Sampai di rumah penjual itu, setelah selesai membungkus, tiba-tiba si laki-lakinya—suami dari penjual—mengajakku bicara sendiri di kamar. Ia bilang, ada yang “negatif” dalam auraku. Katanya aku kurang kasih sayang, kurang perhatian dari sosok ayah, dan itu sebabnya aku ‘aneh’ dan ‘dingin’ terhadap pria.

Kamar itu penuh dengan benda-benda mistis. Keris, dupa, benda pusaka. Aku mulai merasa tak nyaman. Tapi aku tetap duduk, karena waktu itu aku belum sepenuhnya sadar niat buruknya.

Dia bilang aku harus dipulihkan. Aku disuruh memeluk dia.

Dalam kondisi bingung, aku turuti. Tapi saat pelukan itu berubah menjadi sesuatu yang lebih dari sekadar pelukan, saat aku menyadari posisiku yang sudah di atas badannya, aku langsung panik. Aku sadar ada yang salah. Otakku kacau. Hati dan tubuhku menolak.

Aku segera bangkit dan lari keluar kamar, tanpa pamit. Tak peduli istri dan anaknya yang ada di ruangan sebelah. Aku ambil pempek dan keluar. Di perjalanan menuju tempat kerja, aku menangis sejadi-jadinya.

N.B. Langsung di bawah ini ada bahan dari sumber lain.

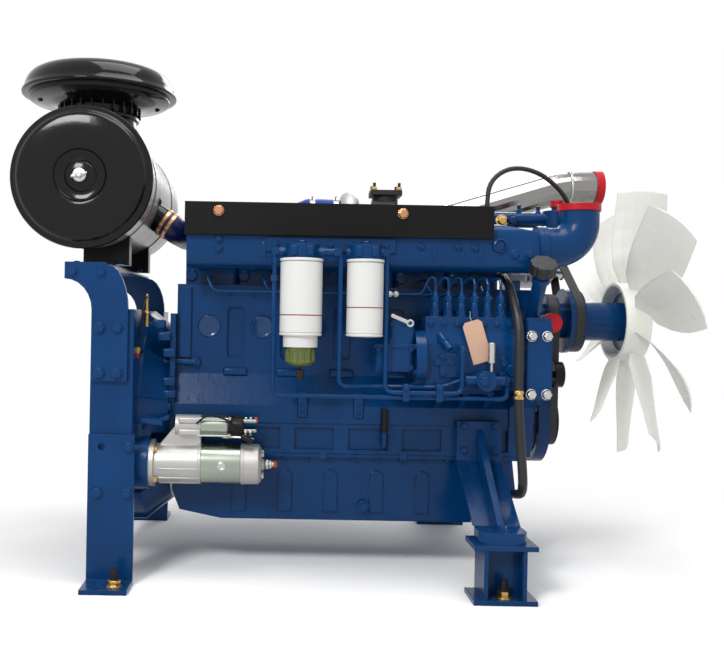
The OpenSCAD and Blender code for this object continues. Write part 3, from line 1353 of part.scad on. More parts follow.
// Oil filler neck and its turning cap
fill_run = 43;
fill_back = 108;
fill_x = block_x1 + fill_run;
fill_y = fill_back - bulge_y;
fill_r = 19;
fill_len = 150;
fill_tilt = 37;
fill_bore = 14;
cap_r = 35;
cap_h = 30;
cap_lobes = 8;
cap_lobe_r = 6;
module on_neck() translate([fill_x, fill_y, bulge_z1]) rotate([fill_tilt, 0, 0]) children();
module oil_filler_neck() color("royalblue") difference() {
    on_neck() {
        rod_z(fill_r, -fill_r, fill_len);
        rod_z(fill_r + cap_lip, fill_len - cap_h, fill_len - cap_h / 2);
    }
    on_neck() rod_z(fill_bore + run_gap, fill_len - cap_h, fill_len + cut);
    box(fill_x - 2 * fill_r, fill_x + 2 * fill_r, fill_y - 2 * fill_r, fill_y + 2 * fill_r,
        bulge_z1 - 2 * fill_r, bulge_z1);
}
module oil_filler_cap() color("#303038") on_neck() {
    rod_z(fill_bore, fill_len - fill_bore, fill_len + air_gap);
    difference() {
        rod_z(cap_r, fill_len + air_gap, fill_len + cap_h);
        for (i = [0 : cap_lobes - 1]) rotate([0, 0, 360 * i / cap_lobes])
            translate([cap_r + cap_lobe_r / 2, 0, 0]) rod_z(cap_lobe_r, fill_len, fill_len + cap_h + cut);
    }
}

// Oil cooler cover and filter head on the far side of the block
cooler_x0 = cylinder_x(0);
cooler_x1 = cylinder_x(cylinder_count - 2);
cooler_z0 = ledge_z + bolt_head;
cooler_z1 = plug_z + plug_r + 2 * bolt_head;
cooler_t = 40;
oil_head_x = cylinder_x(1);
oil_head_w = 260;
oil_head_t = 130;
oil_can_r = 54;
oil_can_h = 190;
oil_can_gap = 130;
module oil_cooler() color("royalblue") {
    soft_plate_y(cooler_x0, cooler_x1, cooler_z0, cooler_z1, block_half, block_half + cooler_t, cooler_t / 2);
    box(oil_head_x, oil_head_x + oil_head_w, block_half + cooler_t, block_half + cooler_t + oil_head_t,
        cooler_z0 + cooler_t, cooler_z0 + 2 * cooler_t);
}

// Spin-on oil filters
module oil_filters() color("whitesmoke") for (k = [0, 1])
    translate([oil_head_x + oil_head_w / 2 + (k - 0.5) * oil_can_gap,
        block_half + cooler_t + oil_head_t - oil_can_r, cooler_z0 + cooler_t])
        rotate_extrude() polygon([[0, 0], [oil_can_r, 0], [oil_can_r, can_dome - oil_can_h],
            [oil_can_r - can_dome, -oil_can_h], [0, -oil_can_h]]);

// Crankshaft: its rear flange, main journal and front nose
crank_flange_r = 60;
crank_flange_t = 24;
fly_x0 = 25.4;
fly_t = 62.6;
fly_x1 = fly_x0 + fly_t;
damper_out = 38;
damper_x0 = front_x + damper_out;
damper_t = 37;
module crankshaft() color("silver") {
    rod_x(crank_flange_r, fly_x1, fly_x1 + crank_flange_t);
    rod_x(journal_r, fly_x1 + crank_flange_t, block_x1);
    rod_x(nose_bore, block_x1, damper_x0);
}
damper_gap = 3;
module crank_damper() color("royalblue") turned_x([[0, damper_x0], [damper_r - 2 * can_edge, damper_x0],
    [damper_r - 2 * can_edge, damper_x0 + damper_gap], [damper_r - can_edge, damper_x0 + damper_gap],
    [damper_r - can_edge, damper_x0], [damper_r, damper_x0], [damper_r, damper_x0 + damper_t - damper_gap],
    [damper_r - can_edge, damper_x0 + damper_t], [0, damper_x0 + damper_t]]);
crank_pulley_x0 = damper_x0 + damper_t;
module crank_pulley() color("#202020") {
    grooved_pulley(crank_pulley_r, belt_a_x0);
    rod_x(nose_bore, crank_pulley_x0, belt_a_x0);
}

// Flywheel with its coupling recess, bolt holes and the toothed ring gear on its rim
gear_h = 16;
gear_w = 28;
fly_r = ring_gear_r - gear_h;
coupling_r = 233.4;
coupling_depth = 12;
coupling_pcd = 438.15;
coupling_holes = 8;
coupling_hole_r = 5;
pilot_hole_r = 35;
gear_x0 = fly_x1 - gear_w;
tooth_depth = 5;
module flywheel() color("dimgray") difference() {
    union() {
        rod_x(fly_r, fly_x0, gear_x0);
        rod_x(fly_r, gear_x0, fly_x1);
    }
    rod_x(coupling_r, fly_x0 - cut, fly_x0 + coupling_depth);
    rod_x(pilot_hole_r, fly_x0, fly_x0 + 2 * coupling_depth);
    for (i = [0 : coupling_holes - 1]) rotate([360 * i / coupling_holes, 0, 0])
        translate([0, 0, coupling_pcd / 2]) rod_x(coupling_hole_r, fly_x0, fly_x0 + 3 * coupling_depth);
}
tooth_shares = [0, 0.2, 0.5, 0.7];
module ring_gear() color("silver") difference() {
    prism_x([for (i = [0 : ring_gear_teeth - 1], k = [0 : 3])
        let (r = k == 1 || k == 2 ? ring_gear_r : ring_gear_r - tooth_depth,
             a = 360 * (i + tooth_shares[k]) / ring_gear_teeth) [r * cos(a), r * sin(a)]], gear_x0, fly_x1);
    rod_x(fly_r, gear_x0 - cut, fly_x1 + cut, $fn = 360);
}

// Dipstick with its grip
dip_rod_r = 3.95;
dip_grip_r = 9;
dip_grip_h = 65;
module dipstick() color("#202020") translate([dip_x, dip_y, 0]) {
    rod_z(dip_rod_r, dip_tube_z0 + seam_lip + air_gap, dip_tube_z1 + air_gap);
    rod_z(dip_grip_r, dip_tube_z1 + air_gap, dip_tube_z1 + dip_grip_h);
}

// Hand primer on the feed pump, pushed down against its spring
primer_rod_r = 3.95;
primer_grip_r = 10;
primer_z1 = 237;
primer_lift = 22;
module primer_handle() color("silver") translate([primer_x, feed_y, 0]) {
    rod_z(primer_rod_r, primer_z0 - primer_rod_r, primer_z0 + primer_lift);
    rod_z(primer_grip_r, primer_z0 + primer_lift, primer_z1);
}

// Speed control lever on the governor
lever_len = 50;
lever_t = 5;
lever_lean = -68;
lever_y0 = pump_y - gov_half - bolt_r;
lever_y1 = pump_y - gov_half - air_gap;
module control_lever() color("silver") translate([lever_x, 0, lever_z]) rotate([0, lever_lean, 0])
difference() {
    union() {
        rod_y(lever_pin_r + lever_t, lever_y0, lever_y1);
        box(-lever_t, lever_t, lever_y0, lever_y1 - cut, 0, lever_len);
        translate([0, 0, lever_len]) rod_y(lever_pin_r, lever_y0, lever_y1 - cut);
    }
    rod_y(lever_pin_r + run_gap, lever_y0 - cut, lever_y1 + cut);
}

cylinder_block();
lower_crankcase();
oil_pan();
cylinder_heads();
rocker_covers();
water_rail();
flywheel_housing();
timing_case();
front_support_plate();
intake_manifold();
intake_elbow();
shipping_caps();
cover_panel();
exhaust_manifold();
turbo_turbine();
turbo_compressor();
charge_air_pipe();
rubber_hoses();
injection_pump();
pump_governor();
delivery_valves();
injection_lines();
feed_pump();
fuel_filter_head();
fuel_filters();
filter_bowl();
fuel_lines();
starter_castings();
starter_motor();
air_filter_body();
air_filter_cover();
rain_cap();
air_hose();
filter_stand();
filter_saddles();
rear_legs();
front_feet();
anchor_bolts();
water_pump();
accessory_brackets();
alternator();
oil_filler_neck();
drive_belts();
oil_cooler();
oil_filters();
crankshaft();
crank_damper();
crank_pulley();
flywheel();
ring_gear();
fan_hub();
fan();
alternator_pulley();
idler_pulley();
oil_filler_cap();
wing_nut();
dipstick();
primer_handle();
control_lever();
drain_valve();
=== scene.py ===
# In-line diesel engine on its shipping feet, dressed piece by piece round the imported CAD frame.
# Metres; +X runs along the crank to the fan, -Y is the fuel pump side, +Z is up.
import math

import bmesh
import bpy
from mathutils import Matrix, Vector


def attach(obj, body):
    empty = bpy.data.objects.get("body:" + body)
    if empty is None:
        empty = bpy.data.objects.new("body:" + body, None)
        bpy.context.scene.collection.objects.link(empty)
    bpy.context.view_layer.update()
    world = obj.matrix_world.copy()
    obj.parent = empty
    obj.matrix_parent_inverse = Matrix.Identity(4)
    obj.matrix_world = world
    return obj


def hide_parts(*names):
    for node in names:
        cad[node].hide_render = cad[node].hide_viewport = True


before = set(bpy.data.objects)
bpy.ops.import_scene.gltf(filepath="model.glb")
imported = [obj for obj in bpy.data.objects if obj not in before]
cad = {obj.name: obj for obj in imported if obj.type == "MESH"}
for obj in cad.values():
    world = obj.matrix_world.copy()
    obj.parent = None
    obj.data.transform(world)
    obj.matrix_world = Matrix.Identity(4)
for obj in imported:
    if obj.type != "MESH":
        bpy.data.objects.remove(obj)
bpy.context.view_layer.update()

# The photographer's place: on the pump side, level with the block, a little left of its middle.
# The lens and the shift give the photograph's framing, and the roll its slight lean.
scene = bpy.context.scene
photo_width = 724
focal_px = 900
shift_right_px, shift_up_px = 86, -7
camera_data = bpy.data.cameras.new("camera")
camera_data.sensor_width = 36
camera_data.lens = focal_px / photo_width * camera_data.sensor_width
camera_data.shift_x = shift_right_px / photo_width
camera_data.shift_y = shift_up_px / photo_width
camera = bpy.data.objects.new("camera", camera_data)
camera.location = (0.484, -2.733, 0.281)
camera_roll = -0.018
camera.matrix_world = (Matrix.Translation(camera.location) @ Matrix.Rotation(camera_roll, 4, "Y")
                       @ Matrix.Rotation(math.radians(90), 4, "X"))
scene.collection.objects.link(camera)
scene.camera = camera
scene.view_settings.view_transform = "Standard"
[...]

Aku merasa ternodai. Bukan karena tubuhku disentuh, tapi karena kepercayaanku disalahgunakan. Karena luka batin yang ditusuk tanpa permisi.

Keesokan harinya aku menolak mengambil pesanan pempek lagi. Mereka malah mengantar sendiri ke lokasi, dan masih sempat bertanya kenapa aku menghindar. Aku tak sanggup jawab. Aku hanya bisa menangis, bersembunyi di dapur.

Pengelola akhirnya tahu aku terguncang. Mereka minta maaf berkali-kali, walau tidak tahu kejadian sebenarnya. Sejak saat itu, aku tak pernah lagi melihat laki-laki tua itu. Dan semoga selamanya tidak.

Trauma itu masih membekas. Tapi aku bersyukur, aku masih sempat sadar. Masih bisa lari. Masih bisa menyelamatkan diriku.

Aku berbagi ini bukan untuk membuka luka, tapi supaya perempuan lain tahu—jika sesuatu terasa salah, ikuti instingmu. Jangan takut melawan. Jangan diam, walau tubuhmu gemetar.

Karena terkadang, yang menyakitkan bukan hanya sentuhan, tapi juga kepercayaan yang dilukai.